On the other hand, it is intuitively obvious that the expected amount won must be zero, and it follows from this that $p = 2/5$. 
To prove this fact, we view the same game differently. We flip the coin an infinite number of times, except that once you have already reached $+3$ or $-2$, instead of being $\pm 1$, the value of heads or tails becomes $0$. 
If $X$ is the total gain in the game, and $X_i$ is the gain on the $i$th flip, then $X = \sum X_i$, so $E(X) = \sum E(X_i)$. 
But if $q_i$ is the probability that the threshold has not yet been reached before step $i$, then $X_i$ is $+1$ with probability $q_i/2$, $-1$ with probability $q_i/2$ and $0$ with probability $1-q_i$. Therefore $E(X_i) = 0$.
The foregoing argument that $E(X) = \sum E(X_i)$ actually depends on the Lebesgue dominated convergence theorem, with bounding function $\sum |X_i|$ (the number of flips needed to finish the game). The theorem is applicable here because the expected number of flips needed to finish the game is finite. For example, at any point in the game there is always at least a $1/8$ chance that the game will end within the next three flips, so $E(|X_{i+4}|) \leq \frac{7}{8} E(|X_i|)$, hence the series $\sum E(|X_i|)$ is convergent. 
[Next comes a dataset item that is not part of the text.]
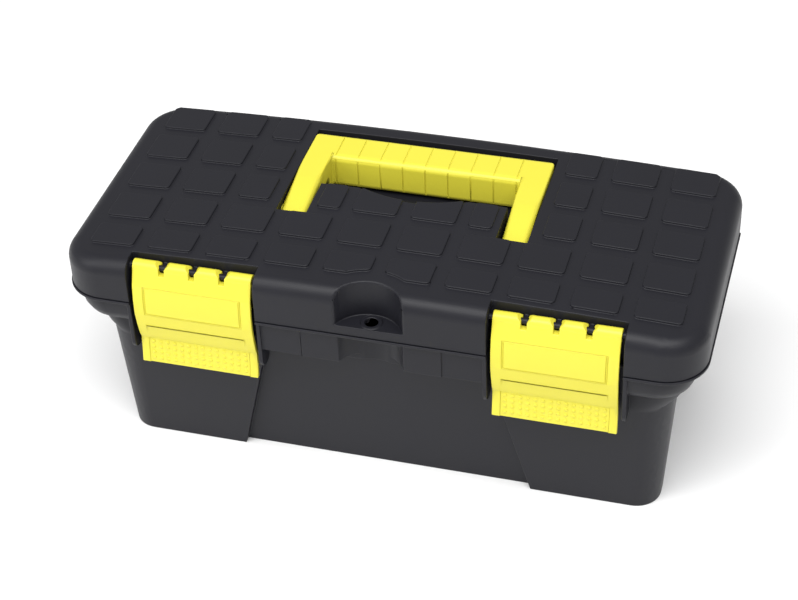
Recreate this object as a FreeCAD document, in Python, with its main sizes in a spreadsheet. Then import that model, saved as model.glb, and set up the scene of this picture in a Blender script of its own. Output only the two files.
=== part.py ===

A: No need to get complicated, just use symmetry.
You can immediately drop options $1$, $3$ and $4$, because the probability of winning (i.e. stopping with $+3$ dollars) is less than $1/2$. You know this because the winning scenario ($+3$ dollars) is much harder to reach than the losing scenario ($-2$ dollars): it is as hard to reach $+2$ dollars as it is to reach $-2$ dollars, and then you have to get heads once more.
Now we wonder about option $2$: is the probability of winning $1/3$? I actually don't have an immediate answer to this, and I think another user will probably fill in this part. (If option $2$ also doesn't work, then the answer must be option $5$.)
Note that the question is a little unclear: do you stop after any two wins/three losses, or do you stop when your net value has changed by +3 or -2?